I don't need to be an angel. But I'm nothing if I'm not this high.

Can't Get high or You Will Die

A friend just got a bottle of OCs. She has no idea what to do with them. I know what to do with them. She is probably 300 miles away from me. I want to ask her to send them to me in the mail. I've been so good - I just can't fuck up. I have Alice in chains playing over and over in my head - "can't get high or you will die". What a drag.

Sunday, February 15, 2009

The writing is not flowing

I love to write. I write constantly. So, I did not think it would pose a problem to add to my blog daily. As usual, I was wrong. The last couple of days i have felt like the life has been sucked out of me. I've been going through that "Someone please kill me" phase. I call it a phase because it occurs occasionally and it always passes. But when I am in it, it feels like it is the end of the world. i truly just want to get high. I swallowed a small handful of xanax the other day and it helped. I'm not a fan of the high that i get from xanax, because it does not feel like a high at all.
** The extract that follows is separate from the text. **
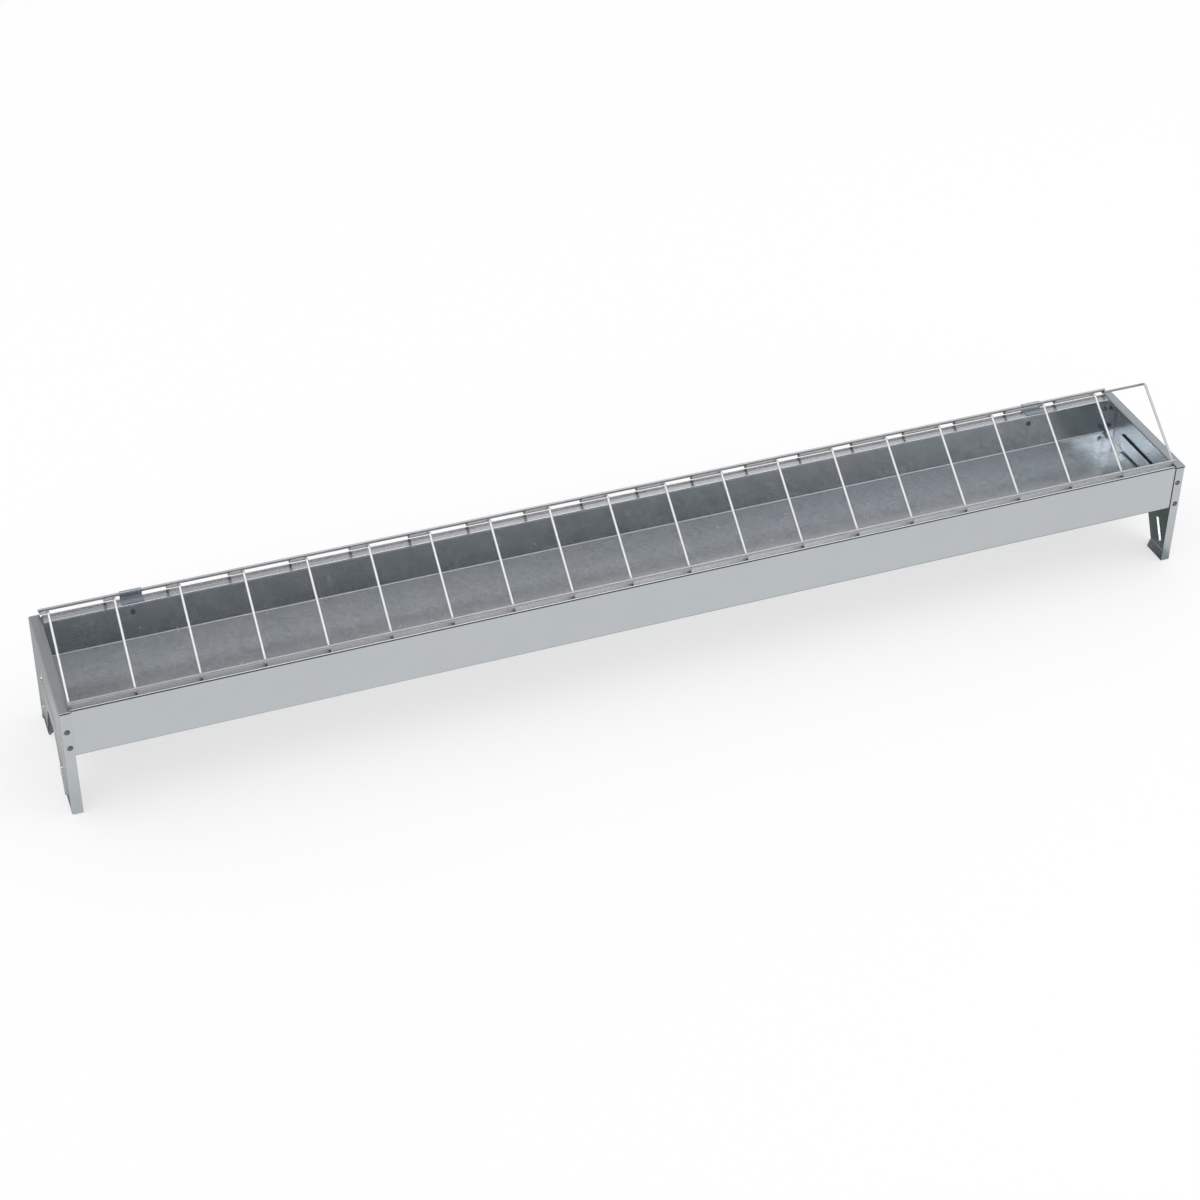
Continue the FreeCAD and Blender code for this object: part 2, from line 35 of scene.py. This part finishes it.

BUT - at least it took away all feeling, which I think I need right now just for survival. Anyhow - I hope to be a bit more creative in a couple of days. Hopefully this ick will lift soon.
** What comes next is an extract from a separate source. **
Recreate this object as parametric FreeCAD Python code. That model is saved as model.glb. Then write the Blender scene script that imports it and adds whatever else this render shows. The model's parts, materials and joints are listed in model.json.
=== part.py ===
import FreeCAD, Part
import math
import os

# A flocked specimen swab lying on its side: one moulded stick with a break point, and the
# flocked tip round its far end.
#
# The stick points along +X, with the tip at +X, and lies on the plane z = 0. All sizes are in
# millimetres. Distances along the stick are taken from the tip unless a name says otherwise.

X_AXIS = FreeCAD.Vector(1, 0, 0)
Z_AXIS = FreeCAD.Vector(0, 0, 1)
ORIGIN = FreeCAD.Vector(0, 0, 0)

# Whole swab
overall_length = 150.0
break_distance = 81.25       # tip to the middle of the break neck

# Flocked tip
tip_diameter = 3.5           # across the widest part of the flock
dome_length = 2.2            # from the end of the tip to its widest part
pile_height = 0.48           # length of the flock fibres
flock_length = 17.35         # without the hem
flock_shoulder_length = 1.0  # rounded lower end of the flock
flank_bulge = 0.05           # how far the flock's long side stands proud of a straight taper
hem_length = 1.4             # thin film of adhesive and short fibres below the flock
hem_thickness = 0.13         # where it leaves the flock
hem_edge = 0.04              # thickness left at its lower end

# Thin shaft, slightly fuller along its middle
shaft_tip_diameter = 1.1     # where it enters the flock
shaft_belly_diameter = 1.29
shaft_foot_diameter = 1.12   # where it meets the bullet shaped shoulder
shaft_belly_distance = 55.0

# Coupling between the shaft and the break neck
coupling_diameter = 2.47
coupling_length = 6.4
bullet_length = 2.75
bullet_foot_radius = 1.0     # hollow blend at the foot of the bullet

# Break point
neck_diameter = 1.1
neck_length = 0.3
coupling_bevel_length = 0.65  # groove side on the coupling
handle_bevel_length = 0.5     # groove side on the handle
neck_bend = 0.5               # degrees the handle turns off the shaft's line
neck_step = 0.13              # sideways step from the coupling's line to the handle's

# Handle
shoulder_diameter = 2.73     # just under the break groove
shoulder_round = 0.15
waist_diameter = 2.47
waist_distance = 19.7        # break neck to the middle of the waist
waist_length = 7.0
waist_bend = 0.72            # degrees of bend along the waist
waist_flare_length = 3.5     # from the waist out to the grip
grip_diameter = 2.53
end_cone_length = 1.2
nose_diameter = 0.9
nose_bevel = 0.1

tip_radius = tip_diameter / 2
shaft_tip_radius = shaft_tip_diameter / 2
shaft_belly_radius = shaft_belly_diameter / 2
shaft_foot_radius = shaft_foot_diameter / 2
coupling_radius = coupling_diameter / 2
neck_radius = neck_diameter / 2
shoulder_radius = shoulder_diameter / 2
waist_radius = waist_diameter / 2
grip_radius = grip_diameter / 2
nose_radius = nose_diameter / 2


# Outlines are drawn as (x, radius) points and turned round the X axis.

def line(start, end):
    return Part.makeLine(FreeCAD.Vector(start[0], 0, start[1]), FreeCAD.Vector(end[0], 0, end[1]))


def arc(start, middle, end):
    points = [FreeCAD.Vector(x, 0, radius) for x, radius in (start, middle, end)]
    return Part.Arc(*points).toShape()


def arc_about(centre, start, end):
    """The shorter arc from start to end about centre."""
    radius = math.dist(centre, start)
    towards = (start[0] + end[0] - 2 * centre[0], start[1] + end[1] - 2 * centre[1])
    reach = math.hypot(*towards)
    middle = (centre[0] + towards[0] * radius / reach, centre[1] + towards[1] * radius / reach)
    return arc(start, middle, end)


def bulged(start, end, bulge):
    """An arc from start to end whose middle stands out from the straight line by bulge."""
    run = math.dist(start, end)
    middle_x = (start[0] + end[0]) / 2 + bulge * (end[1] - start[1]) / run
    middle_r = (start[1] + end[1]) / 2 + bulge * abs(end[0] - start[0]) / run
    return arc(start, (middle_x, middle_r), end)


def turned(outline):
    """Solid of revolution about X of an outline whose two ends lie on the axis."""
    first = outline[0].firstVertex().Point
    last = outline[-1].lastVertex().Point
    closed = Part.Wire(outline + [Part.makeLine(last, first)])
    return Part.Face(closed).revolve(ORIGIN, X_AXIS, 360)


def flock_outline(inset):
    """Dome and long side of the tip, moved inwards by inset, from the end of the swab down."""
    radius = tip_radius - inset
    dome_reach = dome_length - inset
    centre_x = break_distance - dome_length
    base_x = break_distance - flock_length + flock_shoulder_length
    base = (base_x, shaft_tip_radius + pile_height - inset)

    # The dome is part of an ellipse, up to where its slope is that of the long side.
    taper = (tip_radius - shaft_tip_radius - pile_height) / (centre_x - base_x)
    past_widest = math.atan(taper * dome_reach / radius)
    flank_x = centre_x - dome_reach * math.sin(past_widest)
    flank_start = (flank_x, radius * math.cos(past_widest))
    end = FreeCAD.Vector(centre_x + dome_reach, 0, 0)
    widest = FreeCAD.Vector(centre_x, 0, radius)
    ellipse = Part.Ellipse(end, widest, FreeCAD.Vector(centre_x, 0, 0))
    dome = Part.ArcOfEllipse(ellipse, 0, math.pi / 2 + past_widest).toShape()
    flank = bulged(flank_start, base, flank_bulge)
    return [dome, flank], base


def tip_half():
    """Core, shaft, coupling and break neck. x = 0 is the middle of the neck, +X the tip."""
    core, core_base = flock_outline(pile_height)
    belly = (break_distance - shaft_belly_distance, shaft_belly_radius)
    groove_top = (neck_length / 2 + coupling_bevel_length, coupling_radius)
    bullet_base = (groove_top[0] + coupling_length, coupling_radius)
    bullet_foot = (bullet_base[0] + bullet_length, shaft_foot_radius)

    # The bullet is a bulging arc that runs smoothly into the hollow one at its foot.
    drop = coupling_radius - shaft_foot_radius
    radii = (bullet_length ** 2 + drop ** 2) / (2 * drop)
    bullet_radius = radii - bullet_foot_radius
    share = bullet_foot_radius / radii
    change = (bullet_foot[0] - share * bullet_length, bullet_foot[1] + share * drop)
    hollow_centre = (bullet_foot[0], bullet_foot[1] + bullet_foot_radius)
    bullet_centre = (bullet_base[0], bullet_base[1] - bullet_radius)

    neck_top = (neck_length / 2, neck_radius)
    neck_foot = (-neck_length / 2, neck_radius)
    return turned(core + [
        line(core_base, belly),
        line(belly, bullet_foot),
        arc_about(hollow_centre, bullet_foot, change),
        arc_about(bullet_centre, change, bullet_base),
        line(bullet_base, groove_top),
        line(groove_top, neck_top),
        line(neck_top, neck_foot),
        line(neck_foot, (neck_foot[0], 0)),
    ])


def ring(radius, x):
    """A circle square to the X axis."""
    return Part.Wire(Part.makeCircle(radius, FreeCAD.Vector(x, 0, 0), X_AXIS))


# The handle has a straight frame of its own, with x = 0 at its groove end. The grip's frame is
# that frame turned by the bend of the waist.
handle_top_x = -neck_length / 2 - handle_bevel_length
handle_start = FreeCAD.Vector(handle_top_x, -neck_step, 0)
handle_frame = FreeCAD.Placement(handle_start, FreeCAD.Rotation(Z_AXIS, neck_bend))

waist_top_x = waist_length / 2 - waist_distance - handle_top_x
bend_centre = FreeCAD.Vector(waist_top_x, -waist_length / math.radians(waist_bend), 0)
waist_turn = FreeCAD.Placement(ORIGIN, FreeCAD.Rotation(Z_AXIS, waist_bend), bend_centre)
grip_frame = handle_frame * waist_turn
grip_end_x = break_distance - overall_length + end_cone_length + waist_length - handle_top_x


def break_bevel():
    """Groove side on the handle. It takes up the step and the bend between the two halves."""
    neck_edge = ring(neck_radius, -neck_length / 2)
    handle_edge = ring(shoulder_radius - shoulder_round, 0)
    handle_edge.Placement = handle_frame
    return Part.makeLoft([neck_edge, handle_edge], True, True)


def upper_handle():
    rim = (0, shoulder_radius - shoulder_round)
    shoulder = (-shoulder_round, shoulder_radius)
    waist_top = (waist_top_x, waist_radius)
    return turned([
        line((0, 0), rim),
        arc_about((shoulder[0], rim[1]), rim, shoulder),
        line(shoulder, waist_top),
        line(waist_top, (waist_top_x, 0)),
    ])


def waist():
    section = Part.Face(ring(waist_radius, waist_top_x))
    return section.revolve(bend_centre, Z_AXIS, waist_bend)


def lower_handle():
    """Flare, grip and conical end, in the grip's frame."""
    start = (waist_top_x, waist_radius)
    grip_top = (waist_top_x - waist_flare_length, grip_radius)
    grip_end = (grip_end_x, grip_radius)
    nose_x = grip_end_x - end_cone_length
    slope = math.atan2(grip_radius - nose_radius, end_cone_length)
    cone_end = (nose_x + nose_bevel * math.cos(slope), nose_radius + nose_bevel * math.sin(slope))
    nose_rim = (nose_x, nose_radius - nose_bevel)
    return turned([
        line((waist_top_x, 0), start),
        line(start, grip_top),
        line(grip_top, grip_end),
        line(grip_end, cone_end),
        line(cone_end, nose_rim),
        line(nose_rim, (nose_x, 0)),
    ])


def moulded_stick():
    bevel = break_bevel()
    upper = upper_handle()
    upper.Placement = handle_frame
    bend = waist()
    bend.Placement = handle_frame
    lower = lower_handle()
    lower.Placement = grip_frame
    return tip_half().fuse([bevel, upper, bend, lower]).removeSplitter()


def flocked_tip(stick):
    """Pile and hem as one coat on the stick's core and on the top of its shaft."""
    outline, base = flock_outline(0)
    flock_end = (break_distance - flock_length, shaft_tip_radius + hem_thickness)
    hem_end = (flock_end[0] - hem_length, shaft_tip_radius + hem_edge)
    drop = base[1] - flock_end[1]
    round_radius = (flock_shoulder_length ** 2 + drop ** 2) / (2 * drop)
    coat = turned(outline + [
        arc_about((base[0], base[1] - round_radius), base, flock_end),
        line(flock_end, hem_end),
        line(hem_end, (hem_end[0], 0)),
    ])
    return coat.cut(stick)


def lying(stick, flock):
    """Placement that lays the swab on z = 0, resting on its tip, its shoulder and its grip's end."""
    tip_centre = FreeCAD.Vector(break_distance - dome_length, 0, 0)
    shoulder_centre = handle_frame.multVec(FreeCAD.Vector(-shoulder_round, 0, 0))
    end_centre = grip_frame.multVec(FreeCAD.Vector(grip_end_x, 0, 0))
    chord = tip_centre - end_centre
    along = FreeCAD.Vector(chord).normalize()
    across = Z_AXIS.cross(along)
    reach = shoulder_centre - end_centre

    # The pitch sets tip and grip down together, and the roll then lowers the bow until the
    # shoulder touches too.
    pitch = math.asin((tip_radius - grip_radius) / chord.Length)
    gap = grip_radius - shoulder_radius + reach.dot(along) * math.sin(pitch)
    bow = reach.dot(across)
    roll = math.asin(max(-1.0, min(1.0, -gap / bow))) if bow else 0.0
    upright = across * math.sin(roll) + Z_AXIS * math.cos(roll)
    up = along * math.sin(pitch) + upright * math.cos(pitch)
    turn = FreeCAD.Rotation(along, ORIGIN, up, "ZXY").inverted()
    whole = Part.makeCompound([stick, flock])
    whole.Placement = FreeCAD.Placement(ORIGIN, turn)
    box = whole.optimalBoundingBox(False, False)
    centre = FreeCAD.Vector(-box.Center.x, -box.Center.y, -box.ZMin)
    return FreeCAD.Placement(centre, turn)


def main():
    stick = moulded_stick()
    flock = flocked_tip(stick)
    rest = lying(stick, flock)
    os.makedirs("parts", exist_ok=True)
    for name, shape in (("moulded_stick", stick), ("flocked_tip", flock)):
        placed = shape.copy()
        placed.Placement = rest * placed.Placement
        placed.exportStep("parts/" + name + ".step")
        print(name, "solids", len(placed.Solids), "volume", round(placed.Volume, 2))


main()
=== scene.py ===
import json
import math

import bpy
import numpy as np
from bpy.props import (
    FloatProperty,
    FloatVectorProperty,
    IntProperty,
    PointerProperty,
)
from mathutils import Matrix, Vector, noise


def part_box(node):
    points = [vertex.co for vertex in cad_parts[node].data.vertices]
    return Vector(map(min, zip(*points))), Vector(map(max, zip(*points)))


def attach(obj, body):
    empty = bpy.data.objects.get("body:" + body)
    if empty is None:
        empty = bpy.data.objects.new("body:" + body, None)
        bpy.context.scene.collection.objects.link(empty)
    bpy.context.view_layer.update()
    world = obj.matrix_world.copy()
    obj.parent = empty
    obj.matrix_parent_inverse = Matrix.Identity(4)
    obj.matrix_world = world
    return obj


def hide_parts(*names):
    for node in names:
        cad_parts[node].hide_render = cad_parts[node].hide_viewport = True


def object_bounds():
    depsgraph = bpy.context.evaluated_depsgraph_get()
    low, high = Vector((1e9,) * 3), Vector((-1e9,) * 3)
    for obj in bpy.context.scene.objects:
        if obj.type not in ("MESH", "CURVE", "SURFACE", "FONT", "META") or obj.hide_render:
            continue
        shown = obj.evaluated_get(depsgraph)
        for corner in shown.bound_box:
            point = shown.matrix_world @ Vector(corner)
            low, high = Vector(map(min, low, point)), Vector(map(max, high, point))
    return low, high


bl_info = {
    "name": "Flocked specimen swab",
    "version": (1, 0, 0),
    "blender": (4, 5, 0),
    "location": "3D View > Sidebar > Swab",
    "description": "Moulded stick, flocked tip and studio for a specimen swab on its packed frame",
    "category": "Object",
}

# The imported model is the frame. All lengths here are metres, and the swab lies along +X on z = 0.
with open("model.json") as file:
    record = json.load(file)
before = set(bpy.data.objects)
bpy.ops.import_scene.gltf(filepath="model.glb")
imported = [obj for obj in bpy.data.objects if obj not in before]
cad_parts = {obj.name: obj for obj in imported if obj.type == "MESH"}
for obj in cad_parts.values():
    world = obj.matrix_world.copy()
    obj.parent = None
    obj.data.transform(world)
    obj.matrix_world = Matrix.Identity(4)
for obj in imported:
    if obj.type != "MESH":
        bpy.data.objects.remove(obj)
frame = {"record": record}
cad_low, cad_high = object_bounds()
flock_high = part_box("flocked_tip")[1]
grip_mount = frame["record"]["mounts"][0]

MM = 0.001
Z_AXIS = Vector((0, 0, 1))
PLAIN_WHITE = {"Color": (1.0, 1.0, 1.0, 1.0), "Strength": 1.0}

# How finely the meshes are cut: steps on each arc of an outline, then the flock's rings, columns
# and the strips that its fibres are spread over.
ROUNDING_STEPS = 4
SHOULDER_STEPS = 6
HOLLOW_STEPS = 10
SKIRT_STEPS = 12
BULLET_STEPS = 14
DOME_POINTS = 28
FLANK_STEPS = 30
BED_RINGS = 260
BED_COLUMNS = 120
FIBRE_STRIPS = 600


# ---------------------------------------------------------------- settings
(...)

Thursday, February 12, 2009

I feel caged today

I have returned to this blog 5 times today. Every time I start to type, all that comes out is a spew of anger and sickness. So, I close the window and wait to calm down. I am as calm as I have been all day. Despite a meeting and crying to a friend over the phone - I still want to eat someone's fucking face like a zombie in a horror film. I question if sobriety is possible today.

Wednesday, February 11, 2009

Now the Hard Part

After the drinking and using stops, the hard part begins. The question of maintaining sobriety and sanity. I took my first step. Powerlessness. I always dreamt of being the one having power, but now I had to abandon all my old views of myself and of you. With this submission I was flooded by emotional pain. This pain was not new. It had been hiding there all along. I kept it locked in a hidden room in the basement, sliding food and drink to it through a small slot. All the while it was growing bigger and stronger. I now had to open its prison door. I was sure that it would kill me. Through this I found God.

I am now on a spiritual journey to God's purpose and plan for my life. The journey so far has not been paved and guide signs are not always easy to read. God is quiet; I constantly question what God's will is. The true challenge is that most often I know what God's will is, but I have to have the willingness to follow through. It is easier to concentrate on what is not God's will. For instance, my self-condemnation. "I'll never succeed at anything", "No one gives a crap about me", and so on. I will actually put God in that no one category. How could he love me considering… I have to remind myself through prayer and meditation that God knows me. He knows every single part or me. I pray that he have all of me, the good and the bad.

I have not traveled far on my spiritual journey, but I have packed light and I'm ready for the long haul. Luckily it is not a lonely trek. There are others along the way that are there to help me through the course.

Tuesday, February 10, 2009

God Save Me

I have no idea who wrote this, but when I read it I thought someone was reading my soul:

God Save Me

God save me.
Take me away from the pain.
I'm losing my faith.
My life. My vision. My passion.
There's no compassion.
This pain is forever lasting.
I'm fasting,
Trying to find grace.
Get my mind out of this place.
My soul cries out.
I want to scream.
Trying to get redeemed.
The devil is in disguise,
Being fake, and trying to act wise.
All his lies.
Trying to tempt,
As he pretends.
He is picking at my brain.
Straight driving me insane.
I'm going crazy.
Trying not to let him phase me.
Look him in the eyes,
I see the hate.
I look to the Light,
I see true praise.
Please, Lord, let this be a phase.
Make him go away.
I want him to decay.
Please make him fade.
I can't take it any more.
My heart I pour,
As I'm trying to ignore.
He is coming at me hard core.
Worse than before.
Lord save me.
Embrace me.
I have faith in Thee.
Come on, Jesus,
Set me free.
My soul pleads.
I beg Thee,
For you are my trustee.
I count on Thee.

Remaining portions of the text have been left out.